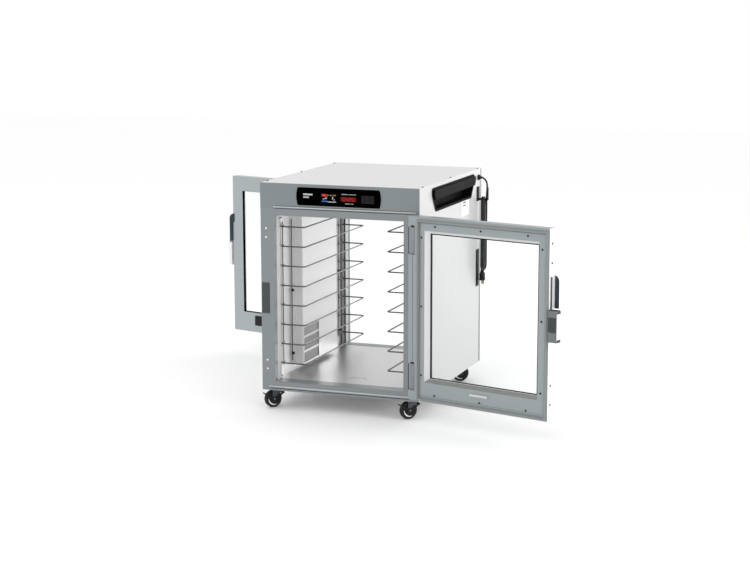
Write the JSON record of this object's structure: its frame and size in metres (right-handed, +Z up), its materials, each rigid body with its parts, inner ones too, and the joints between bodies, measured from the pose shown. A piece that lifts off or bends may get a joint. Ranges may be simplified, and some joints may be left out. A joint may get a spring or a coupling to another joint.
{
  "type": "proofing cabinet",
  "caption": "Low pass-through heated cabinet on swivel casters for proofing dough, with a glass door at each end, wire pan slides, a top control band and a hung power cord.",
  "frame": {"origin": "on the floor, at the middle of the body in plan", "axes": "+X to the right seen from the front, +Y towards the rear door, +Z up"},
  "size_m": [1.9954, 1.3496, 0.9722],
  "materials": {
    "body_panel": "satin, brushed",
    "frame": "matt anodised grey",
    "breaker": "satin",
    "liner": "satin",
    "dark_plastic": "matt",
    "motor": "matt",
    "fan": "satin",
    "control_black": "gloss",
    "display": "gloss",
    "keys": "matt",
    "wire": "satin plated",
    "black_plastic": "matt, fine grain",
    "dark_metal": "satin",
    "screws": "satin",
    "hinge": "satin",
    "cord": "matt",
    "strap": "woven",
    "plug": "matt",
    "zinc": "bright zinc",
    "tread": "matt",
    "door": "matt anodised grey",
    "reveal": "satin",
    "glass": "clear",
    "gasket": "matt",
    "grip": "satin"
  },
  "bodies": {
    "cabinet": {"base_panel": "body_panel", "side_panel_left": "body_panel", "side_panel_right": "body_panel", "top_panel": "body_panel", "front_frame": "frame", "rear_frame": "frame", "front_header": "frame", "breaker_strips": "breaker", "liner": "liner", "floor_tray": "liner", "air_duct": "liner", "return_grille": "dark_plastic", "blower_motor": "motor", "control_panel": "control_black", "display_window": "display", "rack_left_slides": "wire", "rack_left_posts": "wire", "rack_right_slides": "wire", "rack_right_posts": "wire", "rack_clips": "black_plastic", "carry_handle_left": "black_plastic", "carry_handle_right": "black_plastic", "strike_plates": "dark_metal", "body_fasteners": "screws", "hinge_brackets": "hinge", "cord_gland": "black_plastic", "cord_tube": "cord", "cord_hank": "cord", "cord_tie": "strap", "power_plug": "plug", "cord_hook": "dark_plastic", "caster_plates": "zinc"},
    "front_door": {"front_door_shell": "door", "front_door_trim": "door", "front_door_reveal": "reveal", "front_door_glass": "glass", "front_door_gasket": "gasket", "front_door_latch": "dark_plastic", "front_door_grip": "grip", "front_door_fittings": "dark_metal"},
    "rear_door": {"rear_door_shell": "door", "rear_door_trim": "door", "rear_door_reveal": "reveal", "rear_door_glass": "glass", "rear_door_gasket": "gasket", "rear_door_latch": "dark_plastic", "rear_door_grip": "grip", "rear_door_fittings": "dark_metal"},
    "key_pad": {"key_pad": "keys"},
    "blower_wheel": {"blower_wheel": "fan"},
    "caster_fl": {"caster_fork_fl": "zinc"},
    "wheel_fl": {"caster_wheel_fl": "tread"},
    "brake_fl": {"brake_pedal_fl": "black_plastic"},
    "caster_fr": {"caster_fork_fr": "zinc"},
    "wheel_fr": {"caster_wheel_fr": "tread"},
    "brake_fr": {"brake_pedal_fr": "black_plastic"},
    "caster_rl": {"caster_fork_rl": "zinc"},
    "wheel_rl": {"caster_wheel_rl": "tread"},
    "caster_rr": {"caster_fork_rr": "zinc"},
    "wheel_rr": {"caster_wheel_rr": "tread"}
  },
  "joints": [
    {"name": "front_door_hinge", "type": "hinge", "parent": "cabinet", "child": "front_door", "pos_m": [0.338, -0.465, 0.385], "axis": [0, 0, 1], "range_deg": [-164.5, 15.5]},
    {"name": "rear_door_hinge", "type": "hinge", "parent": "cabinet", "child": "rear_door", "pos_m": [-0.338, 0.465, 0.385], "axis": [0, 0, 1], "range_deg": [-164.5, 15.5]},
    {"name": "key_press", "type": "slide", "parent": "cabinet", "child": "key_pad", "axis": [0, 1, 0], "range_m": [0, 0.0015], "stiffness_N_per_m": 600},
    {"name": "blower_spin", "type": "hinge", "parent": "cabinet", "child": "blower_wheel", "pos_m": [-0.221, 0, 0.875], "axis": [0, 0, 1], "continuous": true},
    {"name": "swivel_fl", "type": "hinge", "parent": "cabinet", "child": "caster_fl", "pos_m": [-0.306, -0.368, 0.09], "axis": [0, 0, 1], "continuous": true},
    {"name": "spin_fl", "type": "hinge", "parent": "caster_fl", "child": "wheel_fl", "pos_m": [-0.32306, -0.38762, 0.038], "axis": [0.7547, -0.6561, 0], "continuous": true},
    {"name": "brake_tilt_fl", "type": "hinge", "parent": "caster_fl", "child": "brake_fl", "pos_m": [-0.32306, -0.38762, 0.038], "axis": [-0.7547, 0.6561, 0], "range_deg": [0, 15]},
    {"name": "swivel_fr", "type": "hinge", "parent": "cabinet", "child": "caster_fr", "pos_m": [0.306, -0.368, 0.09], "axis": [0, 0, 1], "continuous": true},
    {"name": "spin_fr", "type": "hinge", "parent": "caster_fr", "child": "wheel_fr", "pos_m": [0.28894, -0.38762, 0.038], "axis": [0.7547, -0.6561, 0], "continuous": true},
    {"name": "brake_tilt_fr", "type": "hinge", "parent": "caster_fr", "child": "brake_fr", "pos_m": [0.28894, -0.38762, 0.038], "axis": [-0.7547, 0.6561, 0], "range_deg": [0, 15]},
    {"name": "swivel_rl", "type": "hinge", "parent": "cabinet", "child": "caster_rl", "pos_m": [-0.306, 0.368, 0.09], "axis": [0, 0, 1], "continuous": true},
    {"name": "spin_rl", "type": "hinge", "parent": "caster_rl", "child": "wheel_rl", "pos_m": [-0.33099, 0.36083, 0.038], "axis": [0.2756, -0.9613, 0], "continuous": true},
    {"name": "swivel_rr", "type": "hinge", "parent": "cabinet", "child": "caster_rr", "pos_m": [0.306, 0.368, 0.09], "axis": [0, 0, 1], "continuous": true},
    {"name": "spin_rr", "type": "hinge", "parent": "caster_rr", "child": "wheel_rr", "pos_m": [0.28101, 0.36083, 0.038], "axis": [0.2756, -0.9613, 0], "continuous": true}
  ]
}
+ + + +
### THE PROBLEM
Give an exact repetition of all the material.

### SOLUTION TO THE PROBLEM
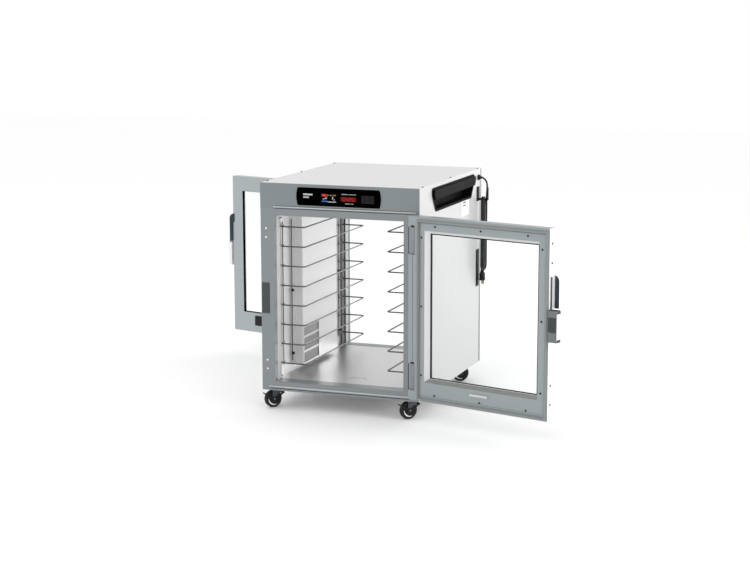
Write the JSON record of this object's structure: its frame and size in metres (right-handed, +Z up), its materials, each rigid body with its parts, inner ones too, and the joints between bodies, measured from the pose shown. A piece that lifts off or bends may get a joint. Ranges may be simplified, and some joints may be left out. A joint may get a spring or a coupling to another joint.
{
  "type": "proofing cabinet",
  "caption": "Low pass-through heated cabinet on swivel casters for proofing dough, with a glass door at each end, wire pan slides, a top control band and a hung power cord.",
  "frame": {"origin": "on the floor, at the middle of the body in plan", "axes": "+X to the right seen from the front, +Y towards the rear door, +Z up"},
  "size_m": [1.9954, 1.3496, 0.9722],
  "materials": {
    "body_panel": "satin, brushed",
    "frame": "matt anodised grey",
    "breaker": "satin",
    "liner": "satin",
    "dark_plastic": "matt",
    "motor": "matt",
    "fan": "satin",
    "control_black": "gloss",
    "display": "gloss",
    "keys": "matt",
    "wire": "satin plated",
    "black_plastic": "matt, fine grain",
    "dark_metal": "satin",
    "screws": "satin",
    "hinge": "satin",
    "cord": "matt",
    "strap": "woven",
    "plug": "matt",
    "zinc": "bright zinc",
    "tread": "matt",
    "door": "matt anodised grey",
    "reveal": "satin",
    "glass": "clear",
    "gasket": "matt",
    "grip": "satin"
  },
  "bodies": {
    "cabinet": {"base_panel": "body_panel", "side_panel_left": "body_panel", "side_panel_right": "body_panel", "top_panel": "body_panel", "front_frame": "frame", "rear_frame": "frame", "front_header": "frame", "breaker_strips": "breaker", "liner": "liner", "floor_tray": "liner", "air_duct": "liner", "return_grille": "dark_plastic", "blower_motor": "motor", "control_panel": "control_black", "display_window": "display", "rack_left_slides": "wire", "rack_left_posts": "wire", "rack_right_slides": "wire", "rack_right_posts": "wire", "rack_clips": "black_plastic", "carry_handle_left": "black_plastic", "carry_handle_right": "black_plastic", "strike_plates": "dark_metal", "body_fasteners": "screws", "hinge_brackets": "hinge", "cord_gland": "black_plastic", "cord_tube": "cord", "cord_hank": "cord", "cord_tie": "strap", "power_plug": "plug", "cord_hook": "dark_plastic", "caster_plates": "zinc"},
    "front_door": {"front_door_shell": "door", "front_door_trim": "door", "front_door_reveal": "reveal", "front_door_glass": "glass", "front_door_gasket": "gasket", "front_door_latch": "dark_plastic", "front_door_grip": "grip", "front_door_fittings": "dark_metal"},
    "rear_door": {"rear_door_shell": "door", "rear_door_trim": "door", "rear_door_reveal": "reveal", "rear_door_glass": "glass", "rear_door_gasket": "gasket", "rear_door_latch": "dark_plastic", "rear_door_grip": "grip", "rear_door_fittings": "dark_metal"},
    "key_pad": {"key_pad": "keys"},
    "blower_wheel": {"blower_wheel": "fan"},
    "caster_fl": {"caster_fork_fl": "zinc"},
    "wheel_fl": {"caster_wheel_fl": "tread"},
    "brake_fl": {"brake_pedal_fl": "black_plastic"},
    "caster_fr": {"caster_fork_fr": "zinc"},
    "wheel_fr": {"caster_wheel_fr": "tread"},
    "brake_fr": {"brake_pedal_fr": "black_plastic"},
    "caster_rl": {"caster_fork_rl": "zinc"},
    "wheel_rl": {"caster_wheel_rl": "tread"},
    "caster_rr": {"caster_fork_rr": "zinc"},
    "wheel_rr": {"caster_wheel_rr": "tread"}
  },
  "joints": [
    {"name": "front_door_hinge", "type": "hinge", "parent": "cabinet", "child": "front_door", "pos_m": [0.338, -0.465, 0.385], "axis": [0, 0, 1], "range_deg": [-164.5, 15.5]},
    {"name": "rear_door_hinge", "type": "hinge", "parent": "cabinet", "child": "rear_door", "pos_m": [-0.338, 0.465, 0.385], "axis": [0, 0, 1], "range_deg": [-164.5, 15.5]},
    {"name": "key_press", "type": "slide", "parent": "cabinet", "child": "key_pad", "axis": [0, 1, 0], "range_m": [0, 0.0015], "stiffness_N_per_m": 600},
    {"name": "blower_spin", "type": "hinge", "parent": "cabinet", "child": "blower_wheel", "pos_m": [-0.221, 0, 0.875], "axis": [0, 0, 1], "continuous": true},
    {"name": "swivel_fl", "type": "hinge", "parent": "cabinet", "child": "caster_fl", "pos_m": [-0.306, -0.368, 0.09], "axis": [0, 0, 1], "continuous": true},
    {"name": "spin_fl", "type": "hinge", "parent": "caster_fl", "child": "wheel_fl", "pos_m": [-0.32306, -0.38762, 0.038], "axis": [0.7547, -0.6561, 0], "continuous": true},
    {"name": "brake_tilt_fl", "type": "hinge", "parent": "caster_fl", "child": "brake_fl", "pos_m": [-0.32306, -0.38762, 0.038], "axis": [-0.7547, 0.6561, 0], "range_deg": [0, 15]},
    {"name": "swivel_fr", "type": "hinge", "parent": "cabinet", "child": "caster_fr", "pos_m": [0.306, -0.368, 0.09], "axis": [0, 0, 1], "continuous": true},
    {"name": "spin_fr", "type": "hinge", "parent": "caster_fr", "child": "wheel_fr", "pos_m": [0.28894, -0.38762, 0.038], "axis": [0.7547, -0.6561, 0], "continuous": true},
    {"name": "brake_tilt_fr", "type": "hinge", "parent": "caster_fr", "child": "brake_fr", "pos_m": [0.28894, -0.38762, 0.038], "axis": [-0.7547, 0.6561, 0], "range_deg": [0, 15]},
    {"name": "swivel_rl", "type": "hinge", "parent": "cabinet", "child": "caster_rl", "pos_m": [-0.306, 0.368, 0.09], "axis": [0, 0, 1], "continuous": true},
    {"name": "spin_rl", "type": "hinge", "parent": "caster_rl", "child": "wheel_rl", "pos_m": [-0.33099, 0.36083, 0.038], "axis": [0.2756, -0.9613, 0], "continuous": true},
    {"name": "swivel_rr", "type": "hinge", "parent": "cabinet", "child": "caster_rr", "pos_m": [0.306, 0.368, 0.09], "axis": [0, 0, 1], "continuous": true},
    {"name": "spin_rr", "type": "hinge", "parent": "caster_rr", "child": "wheel_rr", "pos_m": [0.28101, 0.36083, 0.038], "axis": [0.2756, -0.9613, 0], "continuous": true}
  ]
}